12. The experimental rats were being raised in separate environments. One group lived in the traditional cage in a quiet, but well lighted room. They were supplied with plenty of food and water. The second group inhabited "Rat Disney Land." There were colorful toys, exercise wheels, and mirrors. The experimenters talked to the rats in the second group and demonstrated concern. Based on the results of previous research the researchers expected: (Points: 5)
the rats in the first group to exhibit depression.
the rats in the second group to become hyperactive and unable to focus on a task.
the rats in the second group to make a higher score on an intelligence test.
the rats in the first group to make a higher score on a test of intelligence.

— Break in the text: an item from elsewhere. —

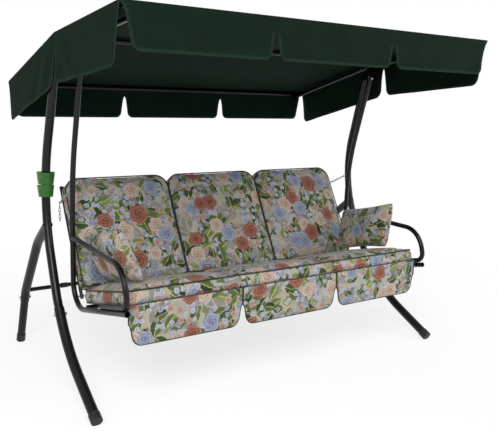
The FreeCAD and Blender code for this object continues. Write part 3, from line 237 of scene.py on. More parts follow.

13. The most frequently used intelligence test in the United States is: (Points: 5)
the Stanford-Binet Scale.
the Binet Intelligence Test.
the Wechsler Adult Intelligence Scale – III.
the Bergman Intelligence Scale.


14. The Wechsler Adult Intelligence Scale –III (WAIS-III) contains two parts: (Points: 5)
verbal and performance.
written and verbal.
measurement and written.
performance and written.


15. One attribute that the Stanford-Binet, WAIS-III, and WISC-IV have in common is that they are all: (Points: 5)
timed.
written.
administered individually.
group tests.


16. The entire class was in an uproar. The teaching assistant had proctored the exam while the professor was attending a conference and the test seemed unrelated to the chapters which they had studied. The students’ complaints are based on the test's lack of: (Points: 5)
reliability.
validity.
aptitude.
standardization.


17. The testing company has hired qualified people in the field to administer the new test bank to subjects of different ages and ethnic backgrounds. They need a sizable number of scores from inner city, urban, and country/small town subjects. Their goal is to gather sufficient data for test: (Points: 5)
validity.
reliability.
performance.
standardization.


18. Nisa has grown up in a small village in the foothills. There was no electricity and water had to be hand pumped. They seldom saw people from the "outside." When she entered school the bus had to pick her up at 6:30 am in order for her to arrive at school by 8:30 am. During the fourth grade the entire class was given a group intelligence test. Nisa did not score well because: (Points: 5)
the norms upon which the test was developed did not reflect her background.
her background caused the relationship between reliability and validity to be inaccurate.
she probably had difficulty learning to read.
she did not understand test taking.


19. In their book The Bell Curve, Murray and Herrnstein supported their claim of intelligence differences between races as attributable to: (Points: 5)
the effect of environment on the development of intelligence.
the extent to which intelligence is inherited.
the lack of validity of intelligence tests.
insufficient reliability of IQ scores.


20. One of the arguments against inherited racial differences in intelligence is based on data that shows: (Points: 5)
a college education reduces the gap between the IQ scores of white and black races.
nutrition reduces the gap.
scores for black test takers improve as they mature.
white test takers plateau at about thirty-five-years of age.